### RECORDED INFORMATION:
/---

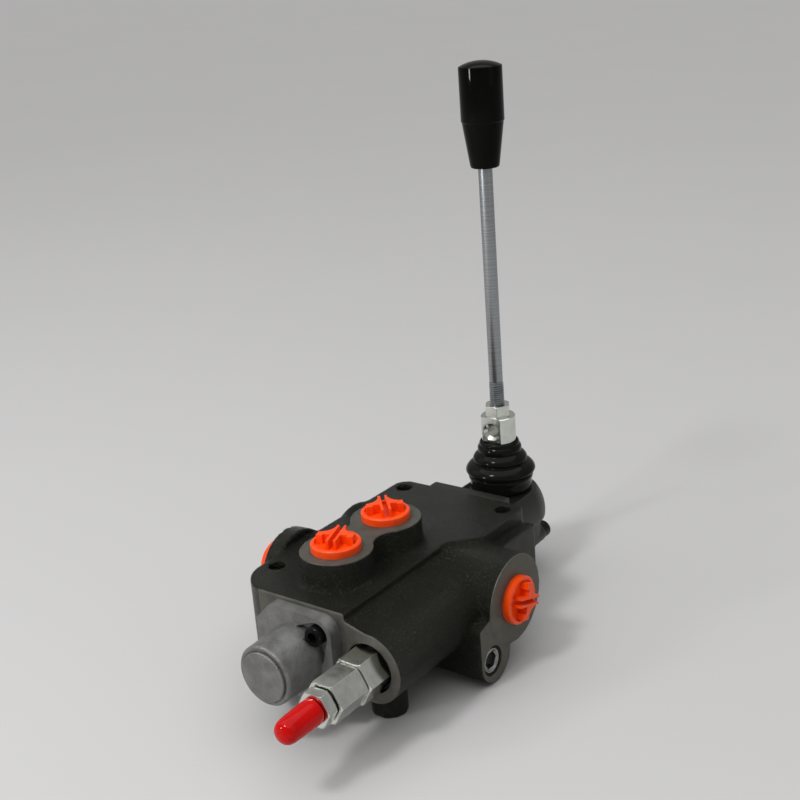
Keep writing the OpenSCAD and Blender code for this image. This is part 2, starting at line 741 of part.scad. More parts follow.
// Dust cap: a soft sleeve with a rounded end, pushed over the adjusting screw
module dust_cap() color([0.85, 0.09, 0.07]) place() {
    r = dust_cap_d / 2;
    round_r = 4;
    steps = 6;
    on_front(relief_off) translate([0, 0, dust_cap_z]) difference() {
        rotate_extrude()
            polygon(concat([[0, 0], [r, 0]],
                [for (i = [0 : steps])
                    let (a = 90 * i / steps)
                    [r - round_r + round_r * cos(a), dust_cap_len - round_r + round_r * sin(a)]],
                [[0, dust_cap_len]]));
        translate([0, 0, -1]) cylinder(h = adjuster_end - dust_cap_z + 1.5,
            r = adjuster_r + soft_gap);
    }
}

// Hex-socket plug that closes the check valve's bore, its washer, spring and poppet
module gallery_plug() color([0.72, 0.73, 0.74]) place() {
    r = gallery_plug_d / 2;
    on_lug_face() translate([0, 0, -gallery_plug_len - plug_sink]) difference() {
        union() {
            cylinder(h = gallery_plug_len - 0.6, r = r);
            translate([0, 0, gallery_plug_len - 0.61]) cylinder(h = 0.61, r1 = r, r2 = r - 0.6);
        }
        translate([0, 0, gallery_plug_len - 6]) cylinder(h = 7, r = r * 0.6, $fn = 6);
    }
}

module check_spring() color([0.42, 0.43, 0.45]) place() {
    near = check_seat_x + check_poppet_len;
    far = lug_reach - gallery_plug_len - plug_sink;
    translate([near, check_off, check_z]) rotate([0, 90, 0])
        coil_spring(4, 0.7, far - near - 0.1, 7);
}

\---

### WHAT IS BEING ASKED:
Nothing should be changed: write out all of the data as is.

### SOLVED EXERCISE:
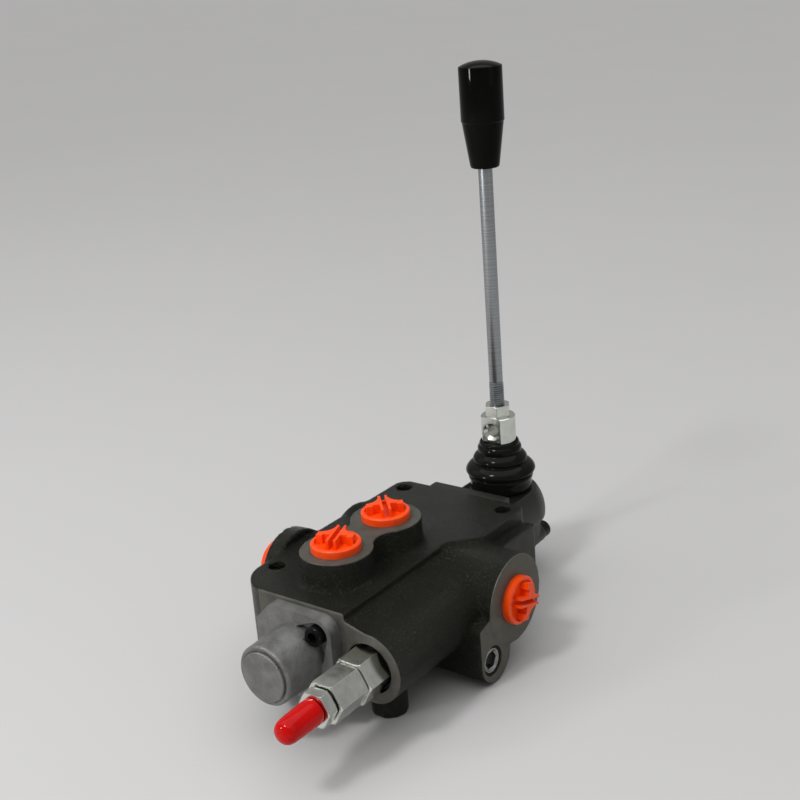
Keep writing the OpenSCAD and Blender code for this image. This is part 2, starting at line 741 of part.scad. More parts follow.
// Dust cap: a soft sleeve with a rounded end, pushed over the adjusting screw
module dust_cap() color([0.85, 0.09, 0.07]) place() {
    r = dust_cap_d / 2;
    round_r = 4;
    steps = 6;
    on_front(relief_off) translate([0, 0, dust_cap_z]) difference() {
        rotate_extrude()
            polygon(concat([[0, 0], [r, 0]],
                [for (i = [0 : steps])
                    let (a = 90 * i / steps)
                    [r - round_r + round_r * cos(a), dust_cap_len - round_r + round_r * sin(a)]],
                [[0, dust_cap_len]]));
        translate([0, 0, -1]) cylinder(h = adjuster_end - dust_cap_z + 1.5,
            r = adjuster_r + soft_gap);
    }
}

// Hex-socket plug that closes the check valve's bore, its washer, spring and poppet
module gallery_plug() color([0.72, 0.73, 0.74]) place() {
    r = gallery_plug_d / 2;
    on_lug_face() translate([0, 0, -gallery_plug_len - plug_sink]) difference() {
        union() {
            cylinder(h = gallery_plug_len - 0.6, r = r);
            translate([0, 0, gallery_plug_len - 0.61]) cylinder(h = 0.61, r1 = r, r2 = r - 0.6);
        }
        translate([0, 0, gallery_plug_len - 6]) cylinder(h = 7, r = r * 0.6, $fn = 6);
    }
}

module check_spring() color([0.42, 0.43, 0.45]) place() {
    near = check_seat_x + check_poppet_len;
    far = lug_reach - gallery_plug_len - plug_sink;
    translate([near, check_off, check_z]) rotate([0, 90, 0])
        coil_spring(4, 0.7, far - near - 0.1, 7);
}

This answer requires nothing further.